- Created by: Sande Stewart
- Directed by: John Vogt
- Presented by: Todd Newton
- Narrated by: Randy West
- Music by: John Nordstrom
- Country of origin: United States
- Original language: English
- No. of seasons: 2
- No. of episodes: 165

Production
- Executive producer: Sande Stewart
- Producer: Bruce Burmester
- Production locations: Sony Pictures Studios Culver City, California
- Editor: Jon Aroesty
- Camera setup: Multi-camera
- Running time: 30 minutes
- Production companies: Sande Stewart Television Montana Productions

Original release
- Network: PAX TV (2000) GSN (2000–2001)
- Release: January 24, 2000 – March 30, 2001

= Hollywood Showdown =

American game show

Hollywood Showdown is an American game show that aired on both PAX TV and Game Show Network (GSN) from January to June 2000, then returned solely to GSN on January 1, 2001 and ran until March 30 of that year. Reruns aired on GSN again from September 2004 to April 2005 plus June 2006 and June 2007 on TV Guide Network. Todd Newton served as host, with Randy West announcing.

The show was one of GSN's most popular shows at the time of its airing.

==Format==
Seven (originally six) contestants competed against each other over the course of five episodes (ranging Monday through Friday), competing to answer trivia questions pertaining to the entertainment industry. One contestant was in control of the game at any given time, while the others sat in a gallery, each holding an envelope. One of the envelopes held a "Box Office" card, while the others contained cards with cash amounts ranging from $100 to $1,000 in increments of $10. Initial control of the first game on each Monday episode was determined at random.

The contestant in control selected one gallery member, who opened his/her envelope and revealed its contents. The host then read a series of toss-up questions, each with three answer choices and open for either contestant to buzz-in. A correct answer awarded one point, while a miss gave the opponent a chance to answer and steal the point. The first contestant to score three points took/retained control, while the opponent had to sit out until the beginning of the next game.

If the gallery member's card showed a dollar amount, it was added to the Box Office jackpot, which began at $10,000 for the start of each Monday episode and was reset to this value after being collected. If the gallery member had the "Box Office" card, the winner of that question round played for the jackpot.

===Box Office===
The object of the Box Office round was to answer five open-ended questions correctly. Before each question, the contestant was presented with two category choices. The first four correct answers were worth $500 each, and the fifth won the jackpot.

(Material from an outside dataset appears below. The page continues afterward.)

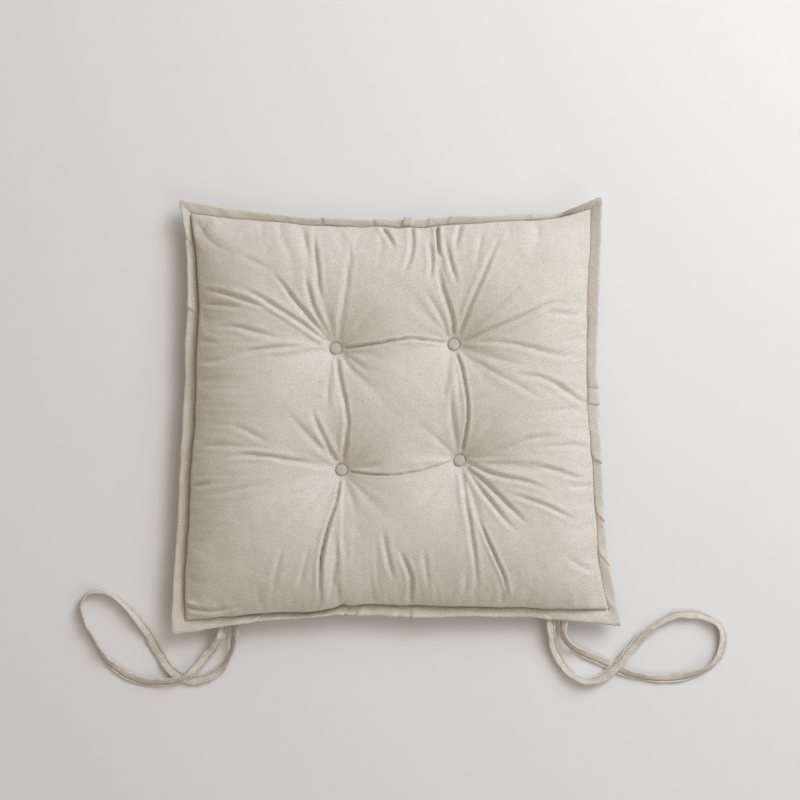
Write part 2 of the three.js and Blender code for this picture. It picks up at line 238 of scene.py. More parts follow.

After any correct answer, the contestant could either stop playing and keep all money won to that point, or continue to the next question. An incorrect answer or failure to respond ended the round and forfeited the money. If the contestant either chose to stop or missed a question, he/she had initial control for the next game. Any contestant who won the jackpot immediately retired from the show, whereupon a new contestant was introduced and given initial control.

===Friday Payoff===
Each week was a self-contained competition, meaning that a game in progress on Friday could not continue into the following Monday. If a game was in progress when time ran out on Friday, all remaining gallery members opened their envelopes, and the one holding the Box Office card competed in the final question round for that week. The winner of that round could either accept $1,000 and leave the show, or return on the following Monday to play against a new group of contestants with the jackpot reset to $10,000. Early in the first season, the winner of the last Friday showdown played for the jackpot instead.

==Box Office Bonanza==
A special "Box Office Bonanza Week" aired during the show's first season in May 2000, during which the "Box Office" card was replaced in some games by the "Blockbuster" card. When it was found, the winner of that question round played for a doubled Box Office jackpot; however, the prize returned to its original value if it was not won. On the Wednesday show of that week, a record $33,260 jackpot was won. The Friday payoff rules remained, except that the winner of the final question round was offered $2,000 to leave the show.